Au début du film, Phoenix donne probablement la clé permettant de décoder sa performance. Exaspéré par sa carrière d’acteur, il déclare ne plus vouloir « jouer le rôle de Joaquin Phoenix ». Tout comme son alter ego rappeur, l’acteur n’est ainsi qu’une autre performance. Il n’y a pas de véritable Joaquin, comme il n’y avait jamais de véritable Andy Kaufman. Toute représentation est nécessairement jouée. De ce point de vue sa performance’ chez Letterman n’est pas plus étrange que celles que font ses collègues chaque semaine pour présenter leurs films. Drôles, enthousiastes et heureux, il jouent tous le rôle de l’invité de Letterman’.

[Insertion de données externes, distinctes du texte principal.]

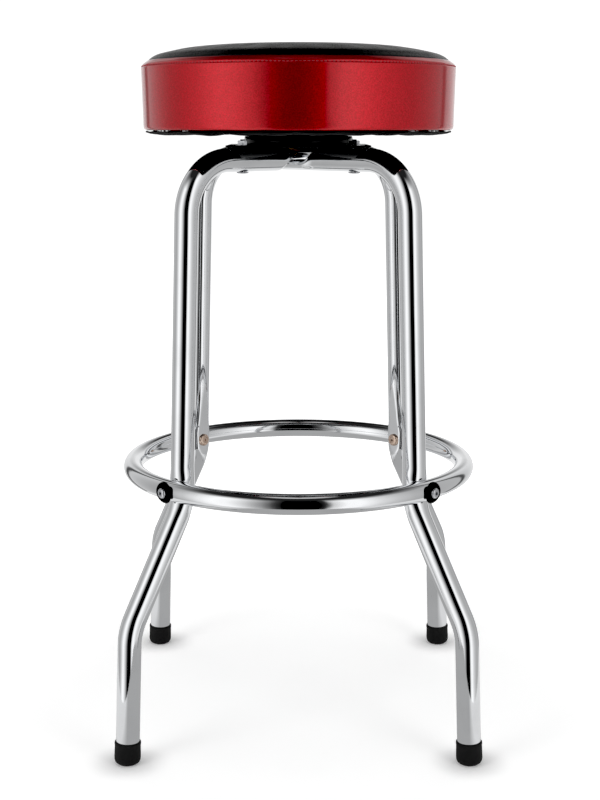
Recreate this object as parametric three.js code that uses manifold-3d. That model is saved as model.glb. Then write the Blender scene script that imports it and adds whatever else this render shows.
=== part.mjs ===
// Swivel bar stool with a foot ring: two bent chromed tube frames crossed under a ball
// swivel, a round foot ring bolted to the four legs, and a padded round seat.
// Millimetres, +Z up, origin on the floor under the swivel axis, front towards -Y.

import * as THREE from 'three';
import { mergeVertices } from 'three/addons/utils/BufferGeometryUtils.js';
import Module from 'manifold-3d';

const wasm = await Module();
wasm.setup();

// ---- Driving dimensions -------------------------------------------------------------

const TOTAL_HEIGHT = 762;
const GAP = 0.3;                      // air left between pieces that touch
const THROUGH = [600, 700];           // heights of a cutter that clears the whole swivel
const SEAT_SIDES = 36;                // facets round the seat
const SWIVEL_SIDES = 36;              // facets round the swivel stampings

// Bent tube frames
const TUBE_R = 12.7;
const TUBE_WALL = 1.5;
const TUBE_SIDES = 12;
const BORE_SIDES = 8;
const BAR_Z = 636;                    // centre line of the crossed top bars
const TOP_BEND_R = 58;
const KNEE_BEND_R = 60;
const RING_LEG_R = 177;               // stool axis to leg centre line, at the foot ring
const LEG_SPLAY = 0.0406;             // outward run of the upper leg per mm of drop
const UPPER_KNEE_Z = 268.7;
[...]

Et le film va plus loin, puisqu’il questionne la nature même du métier d’acteur. D’une part, à travers la déchéance dans laquelle tombe le Phoenix rappeur, il met en cause l’importance à accorder aux émotions personnelles dans la démarche artistique de l’acteur. Ce qui, mine de rien, vient jeter un regard critique sur toute la tradition persistante de l’actor’s studio et de l’héritage Strasberg, dont la théorie du jeu était fondée sur l’implication émotionnelle des acteurs dans leurs rôles. Pourtant, le film vient en même temps rendre hommage à cet héritage à travers l’investissement personnel et physique de Phoenix dans le rôle. Ce double discours décrit parfaitement le paradoxe de l’acteur. À la fois lui-même (il utilise son corps et s’inspire d’émotions réelles) et autre (il interprète des personnages), il se tient constamment en équilibre sur un fil ténu. C’est ainsi que le film prend véritablement toute son ampleur dramatique. Car, quel que soit la part de fiction et de réel dans le film, Phoenix a probablement dû descendre profondément en lui-même pour réaliser une telle performance. Ce qui justifie pleinement ce titre hommage au sublime film de Todd Haynes sur Bob Dylan. Oui, acteurs et chanteurs endossent constamment des personnages pour se représenter publiquement. Mais ces multiples identités n’ont d’intérêt que si elles proviennent sincèrement d’un même homme. En art, nous disent Dylan et Phoenix, je est nécessairement un autre.